Directions for this task
Among the entries that follow, the required portion opens with the line containing "in that face." and closes with the line containing "obj.matrix_world = world". Give that portion again exactly, and nothing else.

Task input
■ ■ ■ ■ ■ ■ ■
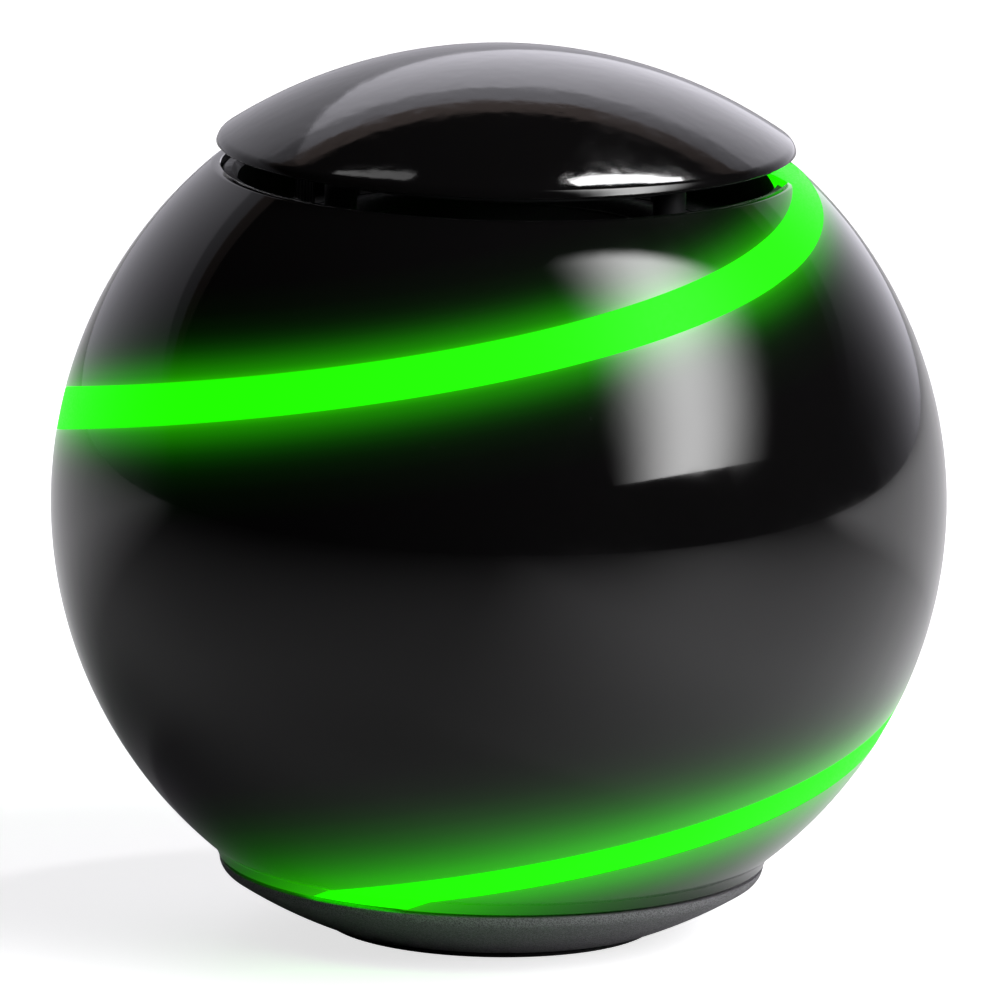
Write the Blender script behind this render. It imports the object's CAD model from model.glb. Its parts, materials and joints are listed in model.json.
■ ■ ■ ■ ■ ■ ■
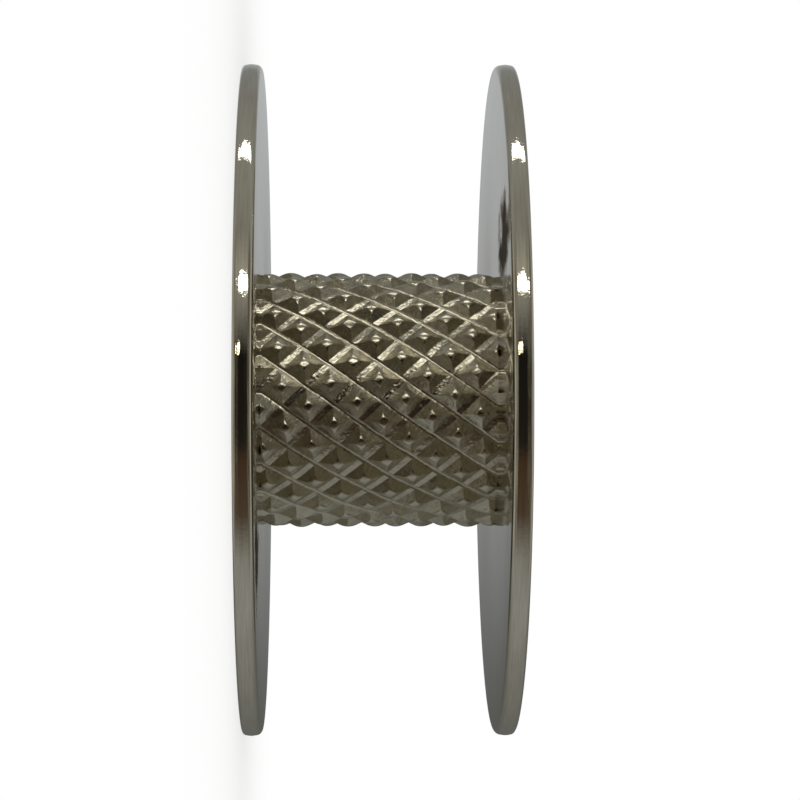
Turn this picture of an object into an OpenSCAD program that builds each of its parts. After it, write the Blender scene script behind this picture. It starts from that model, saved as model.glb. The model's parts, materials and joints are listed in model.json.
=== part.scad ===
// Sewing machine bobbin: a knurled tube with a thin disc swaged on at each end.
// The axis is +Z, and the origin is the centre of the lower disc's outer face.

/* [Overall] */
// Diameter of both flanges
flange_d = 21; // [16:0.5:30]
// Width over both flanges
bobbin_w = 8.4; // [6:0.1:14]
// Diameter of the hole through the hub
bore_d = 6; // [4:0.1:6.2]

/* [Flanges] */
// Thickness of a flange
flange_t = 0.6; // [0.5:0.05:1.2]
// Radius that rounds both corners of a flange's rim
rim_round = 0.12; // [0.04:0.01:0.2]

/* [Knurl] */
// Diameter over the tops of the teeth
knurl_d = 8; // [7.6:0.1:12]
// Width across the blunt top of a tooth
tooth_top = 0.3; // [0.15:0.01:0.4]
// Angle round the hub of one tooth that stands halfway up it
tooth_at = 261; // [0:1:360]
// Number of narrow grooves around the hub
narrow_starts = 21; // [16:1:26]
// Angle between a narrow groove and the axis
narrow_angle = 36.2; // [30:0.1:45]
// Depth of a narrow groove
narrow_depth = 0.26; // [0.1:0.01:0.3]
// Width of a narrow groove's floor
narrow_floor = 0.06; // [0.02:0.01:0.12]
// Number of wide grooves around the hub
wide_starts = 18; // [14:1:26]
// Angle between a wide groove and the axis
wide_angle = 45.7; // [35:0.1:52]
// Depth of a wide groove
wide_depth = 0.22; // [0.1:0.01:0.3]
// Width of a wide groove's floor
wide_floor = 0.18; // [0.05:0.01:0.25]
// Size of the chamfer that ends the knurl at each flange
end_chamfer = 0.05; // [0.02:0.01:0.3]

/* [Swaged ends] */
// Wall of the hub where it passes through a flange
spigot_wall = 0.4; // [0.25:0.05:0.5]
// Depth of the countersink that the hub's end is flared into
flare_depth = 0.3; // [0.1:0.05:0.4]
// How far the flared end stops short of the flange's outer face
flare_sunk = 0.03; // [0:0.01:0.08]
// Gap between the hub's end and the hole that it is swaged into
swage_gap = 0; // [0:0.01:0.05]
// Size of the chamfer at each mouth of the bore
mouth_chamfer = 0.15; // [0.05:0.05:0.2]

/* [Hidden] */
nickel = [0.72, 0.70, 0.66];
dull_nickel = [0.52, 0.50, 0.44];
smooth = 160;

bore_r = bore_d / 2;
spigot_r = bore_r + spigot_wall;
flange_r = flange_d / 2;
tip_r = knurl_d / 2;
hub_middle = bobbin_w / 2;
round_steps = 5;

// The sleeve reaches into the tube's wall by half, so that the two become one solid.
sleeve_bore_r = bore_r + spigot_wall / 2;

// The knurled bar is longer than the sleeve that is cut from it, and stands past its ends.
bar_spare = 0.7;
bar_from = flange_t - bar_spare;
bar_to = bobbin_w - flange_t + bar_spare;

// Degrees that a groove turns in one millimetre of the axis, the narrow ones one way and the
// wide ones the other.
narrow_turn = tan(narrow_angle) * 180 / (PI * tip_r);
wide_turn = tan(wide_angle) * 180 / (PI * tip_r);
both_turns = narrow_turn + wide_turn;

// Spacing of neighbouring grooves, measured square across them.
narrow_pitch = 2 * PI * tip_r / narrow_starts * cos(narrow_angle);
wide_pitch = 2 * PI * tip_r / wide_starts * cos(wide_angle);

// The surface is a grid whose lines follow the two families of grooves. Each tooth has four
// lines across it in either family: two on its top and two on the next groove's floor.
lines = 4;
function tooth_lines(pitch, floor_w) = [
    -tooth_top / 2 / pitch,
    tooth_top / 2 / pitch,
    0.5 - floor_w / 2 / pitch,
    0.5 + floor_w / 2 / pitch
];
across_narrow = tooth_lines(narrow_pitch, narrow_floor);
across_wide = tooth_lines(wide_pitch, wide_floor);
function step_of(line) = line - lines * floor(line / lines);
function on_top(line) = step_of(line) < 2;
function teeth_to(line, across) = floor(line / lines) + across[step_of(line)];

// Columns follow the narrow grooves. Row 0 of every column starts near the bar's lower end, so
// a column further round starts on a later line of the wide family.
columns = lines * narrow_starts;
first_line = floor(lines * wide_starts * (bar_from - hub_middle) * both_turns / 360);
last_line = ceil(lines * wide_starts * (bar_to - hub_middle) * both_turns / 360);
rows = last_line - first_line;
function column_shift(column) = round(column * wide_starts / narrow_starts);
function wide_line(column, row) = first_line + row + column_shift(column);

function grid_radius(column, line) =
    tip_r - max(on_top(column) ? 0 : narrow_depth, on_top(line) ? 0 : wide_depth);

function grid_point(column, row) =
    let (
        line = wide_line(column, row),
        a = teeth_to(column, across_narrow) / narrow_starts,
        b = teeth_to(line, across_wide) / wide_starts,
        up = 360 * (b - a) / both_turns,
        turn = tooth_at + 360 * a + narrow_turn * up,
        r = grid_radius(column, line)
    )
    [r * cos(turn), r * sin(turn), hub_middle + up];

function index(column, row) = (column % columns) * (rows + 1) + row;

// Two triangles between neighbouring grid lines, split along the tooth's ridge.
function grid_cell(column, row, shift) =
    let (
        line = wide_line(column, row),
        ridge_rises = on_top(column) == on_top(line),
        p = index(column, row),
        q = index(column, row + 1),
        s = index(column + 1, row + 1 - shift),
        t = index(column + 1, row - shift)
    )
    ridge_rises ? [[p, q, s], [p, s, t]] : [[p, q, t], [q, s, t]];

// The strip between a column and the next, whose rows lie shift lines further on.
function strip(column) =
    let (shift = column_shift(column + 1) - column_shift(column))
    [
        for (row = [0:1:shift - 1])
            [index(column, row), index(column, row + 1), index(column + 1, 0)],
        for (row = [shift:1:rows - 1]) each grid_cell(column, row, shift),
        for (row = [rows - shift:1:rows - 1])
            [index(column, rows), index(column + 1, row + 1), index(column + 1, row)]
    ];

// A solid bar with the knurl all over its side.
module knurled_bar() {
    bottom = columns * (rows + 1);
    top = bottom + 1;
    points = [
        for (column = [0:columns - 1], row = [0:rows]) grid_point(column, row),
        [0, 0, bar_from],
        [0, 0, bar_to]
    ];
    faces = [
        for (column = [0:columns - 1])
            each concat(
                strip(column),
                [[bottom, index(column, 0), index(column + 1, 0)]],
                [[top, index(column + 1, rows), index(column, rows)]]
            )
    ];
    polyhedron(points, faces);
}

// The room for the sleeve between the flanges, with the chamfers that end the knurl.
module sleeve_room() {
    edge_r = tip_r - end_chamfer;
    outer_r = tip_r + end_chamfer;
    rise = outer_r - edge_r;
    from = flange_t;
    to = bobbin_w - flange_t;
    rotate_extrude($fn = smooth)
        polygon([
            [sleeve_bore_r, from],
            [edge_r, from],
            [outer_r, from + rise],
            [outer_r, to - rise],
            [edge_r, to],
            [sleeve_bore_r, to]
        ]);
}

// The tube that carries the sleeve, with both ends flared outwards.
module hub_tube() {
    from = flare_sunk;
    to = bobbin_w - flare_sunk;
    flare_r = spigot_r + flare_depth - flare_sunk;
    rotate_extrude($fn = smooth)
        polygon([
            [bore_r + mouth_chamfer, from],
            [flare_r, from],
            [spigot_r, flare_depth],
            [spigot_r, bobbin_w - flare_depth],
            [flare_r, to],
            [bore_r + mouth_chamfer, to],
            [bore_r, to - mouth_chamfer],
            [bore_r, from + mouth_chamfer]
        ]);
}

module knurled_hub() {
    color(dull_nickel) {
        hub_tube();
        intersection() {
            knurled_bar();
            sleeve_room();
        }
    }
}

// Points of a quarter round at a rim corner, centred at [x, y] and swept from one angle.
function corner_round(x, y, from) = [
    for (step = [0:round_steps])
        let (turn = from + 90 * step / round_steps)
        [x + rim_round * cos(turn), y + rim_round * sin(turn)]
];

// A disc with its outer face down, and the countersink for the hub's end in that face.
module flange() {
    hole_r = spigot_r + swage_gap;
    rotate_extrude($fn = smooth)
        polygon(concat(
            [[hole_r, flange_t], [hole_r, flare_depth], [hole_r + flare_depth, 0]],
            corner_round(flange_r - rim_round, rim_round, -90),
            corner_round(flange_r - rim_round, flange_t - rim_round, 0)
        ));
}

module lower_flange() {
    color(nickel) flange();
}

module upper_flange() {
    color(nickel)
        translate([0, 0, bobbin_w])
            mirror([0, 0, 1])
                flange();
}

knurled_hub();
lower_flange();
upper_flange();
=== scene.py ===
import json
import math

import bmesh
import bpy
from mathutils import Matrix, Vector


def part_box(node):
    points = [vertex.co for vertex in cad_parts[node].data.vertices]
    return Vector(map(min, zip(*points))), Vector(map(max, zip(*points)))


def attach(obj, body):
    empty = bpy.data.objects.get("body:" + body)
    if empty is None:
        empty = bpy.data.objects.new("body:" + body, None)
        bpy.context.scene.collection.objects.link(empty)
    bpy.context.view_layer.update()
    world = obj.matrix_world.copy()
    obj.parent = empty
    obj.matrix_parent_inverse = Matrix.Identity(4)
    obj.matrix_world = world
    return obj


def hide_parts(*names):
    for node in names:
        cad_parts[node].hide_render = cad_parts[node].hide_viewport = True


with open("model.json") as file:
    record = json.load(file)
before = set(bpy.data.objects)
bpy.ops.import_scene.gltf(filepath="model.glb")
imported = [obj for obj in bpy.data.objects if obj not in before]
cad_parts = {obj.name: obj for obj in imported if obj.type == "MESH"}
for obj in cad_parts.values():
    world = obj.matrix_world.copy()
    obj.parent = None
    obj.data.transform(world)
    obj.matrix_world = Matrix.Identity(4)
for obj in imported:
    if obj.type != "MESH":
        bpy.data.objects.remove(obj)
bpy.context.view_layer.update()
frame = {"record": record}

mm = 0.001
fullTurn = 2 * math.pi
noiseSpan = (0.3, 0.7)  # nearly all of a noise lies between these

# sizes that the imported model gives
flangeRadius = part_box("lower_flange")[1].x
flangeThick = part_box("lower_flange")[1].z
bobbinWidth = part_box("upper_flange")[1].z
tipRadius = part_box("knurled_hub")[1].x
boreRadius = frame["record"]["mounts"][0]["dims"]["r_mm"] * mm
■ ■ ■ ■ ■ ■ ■
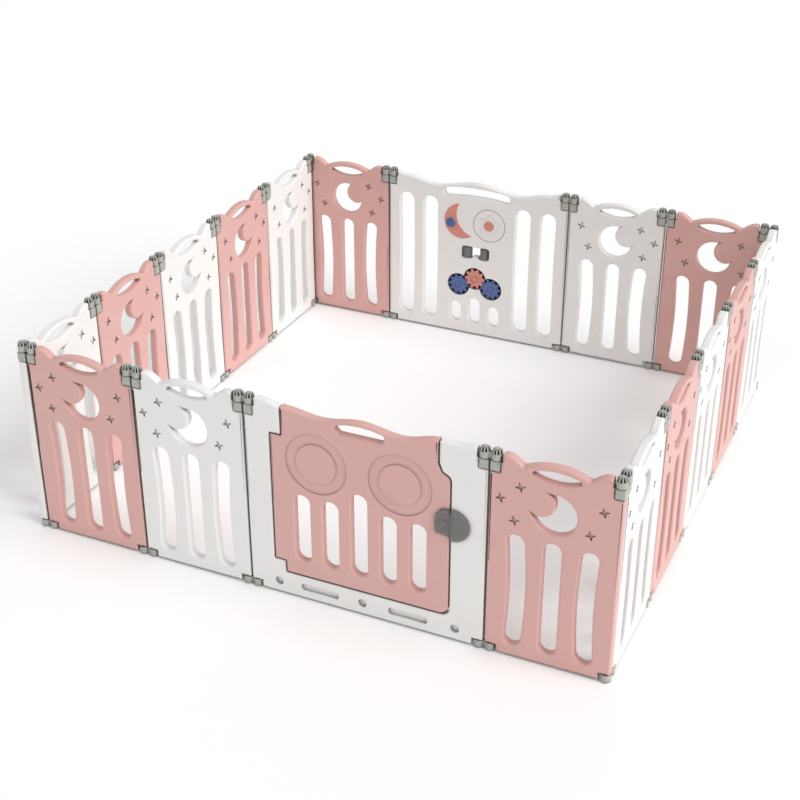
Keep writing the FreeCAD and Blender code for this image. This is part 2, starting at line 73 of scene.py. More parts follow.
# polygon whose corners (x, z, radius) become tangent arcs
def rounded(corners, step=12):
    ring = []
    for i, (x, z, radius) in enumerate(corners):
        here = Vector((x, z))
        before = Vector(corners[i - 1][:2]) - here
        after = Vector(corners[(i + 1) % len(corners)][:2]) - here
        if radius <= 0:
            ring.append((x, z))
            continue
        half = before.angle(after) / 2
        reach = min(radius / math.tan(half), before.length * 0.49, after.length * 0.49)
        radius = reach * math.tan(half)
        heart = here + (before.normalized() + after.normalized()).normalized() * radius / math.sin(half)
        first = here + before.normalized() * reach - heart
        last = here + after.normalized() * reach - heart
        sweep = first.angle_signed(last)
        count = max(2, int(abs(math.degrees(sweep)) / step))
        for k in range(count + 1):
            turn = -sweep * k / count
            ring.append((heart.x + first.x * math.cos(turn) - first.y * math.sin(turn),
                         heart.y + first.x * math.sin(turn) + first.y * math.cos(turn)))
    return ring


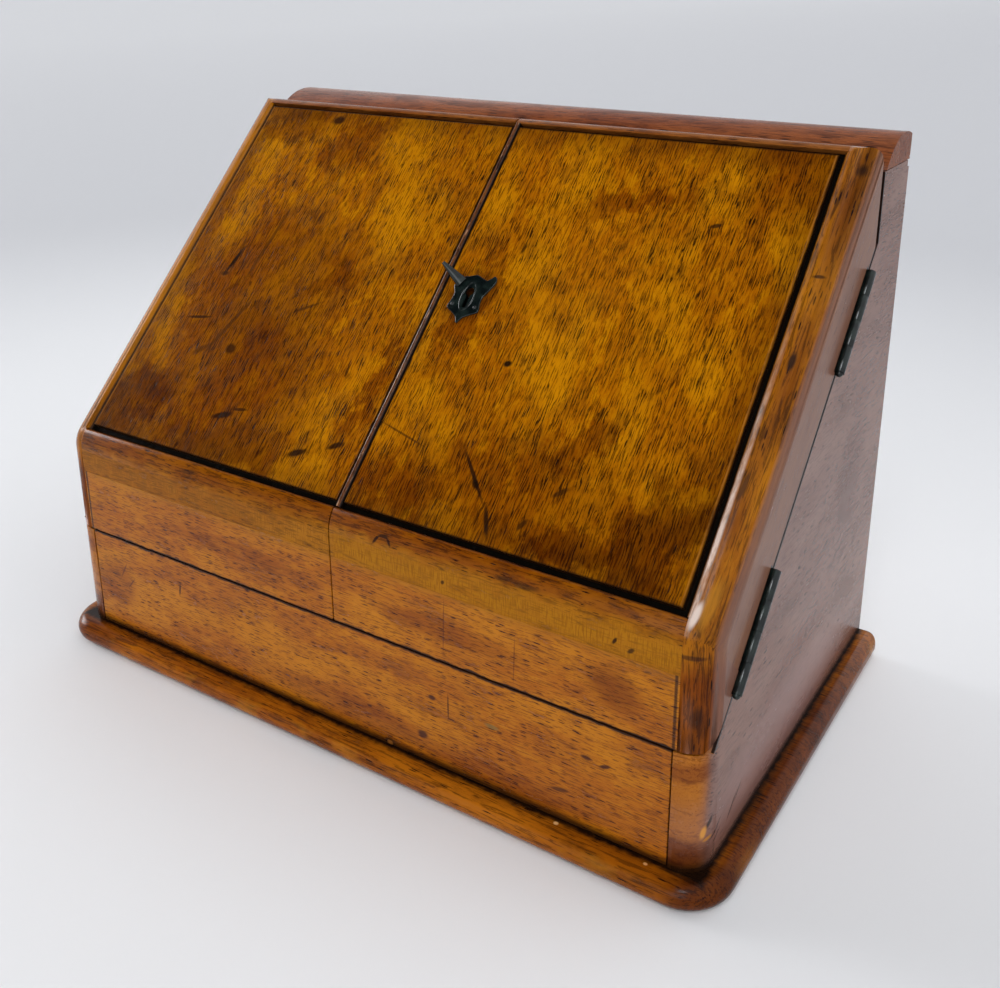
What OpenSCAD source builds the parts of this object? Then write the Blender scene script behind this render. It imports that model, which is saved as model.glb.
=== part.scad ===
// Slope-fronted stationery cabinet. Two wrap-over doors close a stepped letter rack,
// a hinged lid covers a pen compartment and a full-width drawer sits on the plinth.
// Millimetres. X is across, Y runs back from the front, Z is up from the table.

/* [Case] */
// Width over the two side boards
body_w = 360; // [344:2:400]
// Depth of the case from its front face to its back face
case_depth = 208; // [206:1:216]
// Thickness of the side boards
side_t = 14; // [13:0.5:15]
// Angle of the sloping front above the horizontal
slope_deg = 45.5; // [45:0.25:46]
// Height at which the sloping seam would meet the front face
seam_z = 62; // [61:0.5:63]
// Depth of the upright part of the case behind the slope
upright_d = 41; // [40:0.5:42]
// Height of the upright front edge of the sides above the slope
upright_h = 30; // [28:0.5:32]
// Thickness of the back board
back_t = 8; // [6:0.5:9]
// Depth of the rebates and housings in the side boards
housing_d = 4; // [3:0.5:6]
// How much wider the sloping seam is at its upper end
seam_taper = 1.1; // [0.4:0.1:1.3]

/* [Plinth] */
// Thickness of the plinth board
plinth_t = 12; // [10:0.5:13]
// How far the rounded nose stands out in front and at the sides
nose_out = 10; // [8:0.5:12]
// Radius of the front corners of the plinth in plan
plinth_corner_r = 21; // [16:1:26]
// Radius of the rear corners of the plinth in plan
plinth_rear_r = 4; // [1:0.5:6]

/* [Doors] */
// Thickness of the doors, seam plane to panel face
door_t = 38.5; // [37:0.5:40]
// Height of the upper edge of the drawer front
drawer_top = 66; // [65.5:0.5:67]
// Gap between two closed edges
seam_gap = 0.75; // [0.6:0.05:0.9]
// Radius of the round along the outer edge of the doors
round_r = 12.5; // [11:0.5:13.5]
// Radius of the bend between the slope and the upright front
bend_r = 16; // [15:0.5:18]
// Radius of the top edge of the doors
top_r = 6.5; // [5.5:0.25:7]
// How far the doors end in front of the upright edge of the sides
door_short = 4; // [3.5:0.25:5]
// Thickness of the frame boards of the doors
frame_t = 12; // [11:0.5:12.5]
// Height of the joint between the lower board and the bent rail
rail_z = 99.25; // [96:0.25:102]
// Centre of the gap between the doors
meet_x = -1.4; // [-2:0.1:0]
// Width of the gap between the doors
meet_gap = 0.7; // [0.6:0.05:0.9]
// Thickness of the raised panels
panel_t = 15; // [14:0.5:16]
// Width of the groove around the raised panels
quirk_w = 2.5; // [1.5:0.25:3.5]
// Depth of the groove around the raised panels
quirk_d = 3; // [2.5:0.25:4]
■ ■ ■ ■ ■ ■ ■
Exercise result
// A disc with its outer face down, and the countersink for the hub's end in that face.
module flange() {
    hole_r = spigot_r + swage_gap;
    rotate_extrude($fn = smooth)
        polygon(concat(
            [[hole_r, flange_t], [hole_r, flare_depth], [hole_r + flare_depth, 0]],
            corner_round(flange_r - rim_round, rim_round, -90),
            corner_round(flange_r - rim_round, flange_t - rim_round, 0)
        ));
}

module lower_flange() {
    color(nickel) flange();
}

module upper_flange() {
    color(nickel)
        translate([0, 0, bobbin_w])
            mirror([0, 0, 1])
                flange();
}

knurled_hub();
lower_flange();
upper_flange();
=== scene.py ===
import json
import math

import bmesh
import bpy
from mathutils import Matrix, Vector


def part_box(node):
    points = [vertex.co for vertex in cad_parts[node].data.vertices]
    return Vector(map(min, zip(*points))), Vector(map(max, zip(*points)))


def attach(obj, body):
    empty = bpy.data.objects.get("body:" + body)
    if empty is None:
        empty = bpy.data.objects.new("body:" + body, None)
        bpy.context.scene.collection.objects.link(empty)
    bpy.context.view_layer.update()
    world = obj.matrix_world.copy()
    obj.parent = empty
    obj.matrix_parent_inverse = Matrix.Identity(4)
    obj.matrix_world = world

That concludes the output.